Over de daadwerkelijke capaciteit van het verdrag om toekomstige pandemieën effectiever aan te pakken, zegt Den Exter dat de steun van belangrijke spelers zoals de VS en de EU essentieel is. “Zij kunnen bijdragen aan een effectievere verdeling van vaccins. Het verdrag versterkt ook de monitoringfunctie en technische ondersteuning van lidstaten, wat sneller en gecoördineerd optreden mogelijk maakt.”
Rol van de Wereldgezondheidsorganisatie
De Wereldgezondheidsorganisatie (WHO) speelt een cruciale rol bij het handhaven van de afspraken in het verdrag. “De WHO heeft beperkte handhavingsinstrumenten en werkt vooral op basis van coördinatie en consensus”, legt Den Exter uit. “Niet-nakoming moet via diplomatiek overleg worden aangepakt. Zwaardere handhavingsinstrumenten zijn niet beschikbaar, maar dit was het maximaal haalbare om alle staten mee te krijgen.”

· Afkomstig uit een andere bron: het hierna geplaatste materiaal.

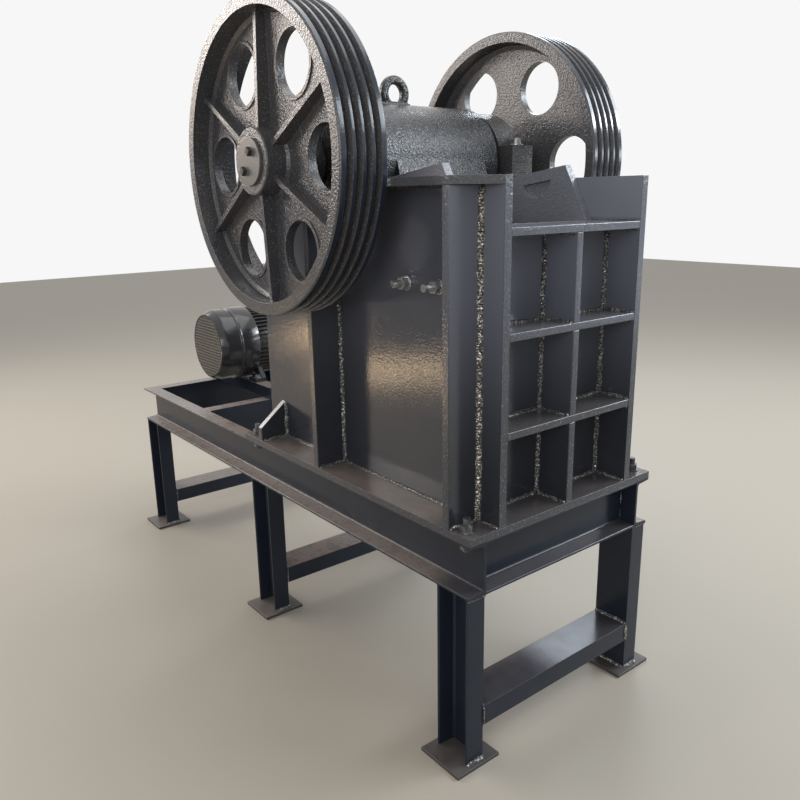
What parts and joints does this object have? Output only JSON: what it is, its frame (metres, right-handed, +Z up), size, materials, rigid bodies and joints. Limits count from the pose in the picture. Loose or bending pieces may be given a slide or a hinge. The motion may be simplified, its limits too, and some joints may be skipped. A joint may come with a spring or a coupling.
{
  "type": "jaw crusher",
  "caption": "Jaw crusher with a ribbed welded body, toothed jaws and grooved flywheels, on a skid of channels with its motor behind.",
  "frame": {"origin": "on the floor, under the middle of the skid's length and width", "axes": "+X from the motor end of the skid towards the crusher's ribbed front wall, +Y towards the motor's drive end, +Z up"},
  "size_m": [2.177, 1.106, 1.9765],
  "materials": {
    "enamel": "glossy charcoal enamel over steel plate",
    "cast_enamel": "glossy charcoal enamel over a rough casting",
    "motor_enamel": "glossy black enamel",
    "manganese_steel": "as cast, dark",
    "machined_steel": "turned",
    "fastener": "plated"
  },
  "bodies": {
    "frame": {"base_plate": "enamel", "side_plate_right": "enamel", "side_plate_left": "enamel", "front_wall": "enamel", "front_shelves": "enamel", "front_center_ribs": "enamel", "rear_wall": "enamel", "stiffeners_right": "enamel", "stiffeners_left": "enamel", "top_flange_right": "enamel", "top_flange_left": "enamel", "bearing_housing_right": "cast_enamel", "bearing_housing_left": "cast_enamel", "bearing_cap_right": "cast_enamel", "bearing_cap_left": "cast_enamel", "bearing_bolts": "fastener", "fixed_jaw_plate": "manganese_steel", "cheek_plate_right": "manganese_steel", "cheek_plate_left": "manganese_steel", "cheek_bolts": "fastener", "toggle_block": "cast_enamel", "toggle_plate": "cast_enamel", "tension_rod": "fastener", "tension_spring": "fastener", "hold_down_bolts": "fastener", "skid_beam_right": "enamel", "skid_beam_left": "enamel", "skid_cross_members": "enamel", "legs": "enamel", "foot_plates": "enamel", "leg_ties": "enamel", "motor_rails": "enamel", "motor_body": "motor_enamel", "motor_fan_cowl": "motor_enamel", "motor_end_shield": "motor_enamel", "motor_terminal_box": "motor_enamel", "motor_shaft": "machined_steel", "motor_pulley": "cast_enamel"},
    "rotor": {"eccentric_shaft": "machined_steel", "flywheel_right": "cast_enamel", "flywheel_left": "cast_enamel", "hub_caps": "machined_steel"},
    "moving_jaw": {"moving_jaw": "cast_enamel", "moving_jaw_plate": "manganese_steel", "lifting_eye": "cast_enamel"}
  },
  "joints": [
    {"name": "shaft_spin", "type": "hinge", "parent": "frame", "child": "rotor", "pos_m": [0.3945, 0, 1.5645], "axis": [0, 1, 0], "continuous": true},
    {"name": "jaw_swing", "type": "hinge", "parent": "frame", "child": "moving_jaw", "pos_m": [0.3945, 0, 1.5645], "axis": [0, -1, 0], "range_deg": [0, 0.8]}
  ]
}
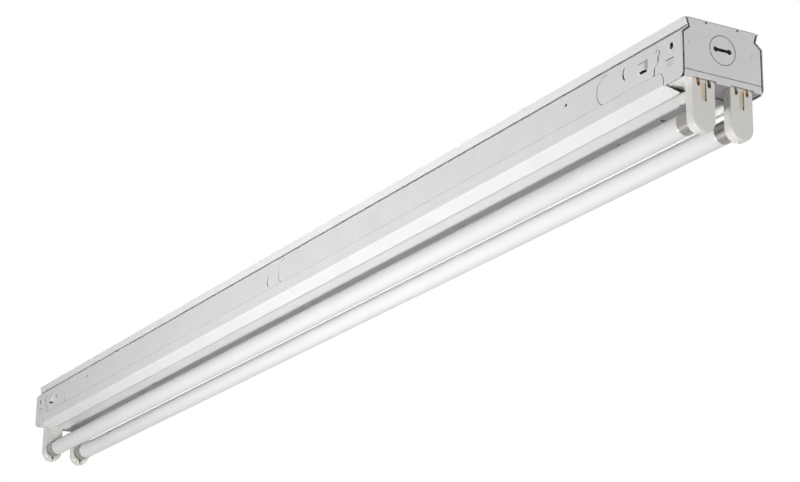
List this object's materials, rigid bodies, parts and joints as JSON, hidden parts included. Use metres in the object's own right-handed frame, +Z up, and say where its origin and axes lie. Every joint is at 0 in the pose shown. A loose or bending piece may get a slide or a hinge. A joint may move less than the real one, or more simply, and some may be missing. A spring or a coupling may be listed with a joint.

Het pandemieverdrag kan de dynamiek van de wereldwijde farmaceutische industrie veranderen, vooral met betrekking tot patenten op vaccins en technologische overdracht. “Het verdrag vergemakkelijkt het voor staten om TRIPS-excepties in te roepen, waardoor lagelonenlanden eerder toegang krijgen tot gepatenteerde vaccins”, zegt Den Exter. “Staten verplichten zich ook tot het delen van kennis en expertise. Dit hoeft niet kosteloos te zijn; redelijke vergoedingen of licenties kunnen ook voordelig zijn voor farmaceuten.”
Alternatieve maatregelen
Mocht het pandemieverdrag niet tot stand komen of niet effectief blijken, zijn er alternatieve maatregelen mogelijk. Den Exter benadrukt dat het verdrag uniek is en gebaseerd op mondiaal gedeelde principes en uitvoeringsmaatregelen. “Aanvullende maatregelen, zoals criteria voor herallocatie, kunnen via aanvullende protocollen worden gerealiseerd. De covid-19 pandemie heeft duidelijk gemaakt dat een ‘ieder-voor-zich’-benadering niet effectief en duurder is dan een mondiale benadering.”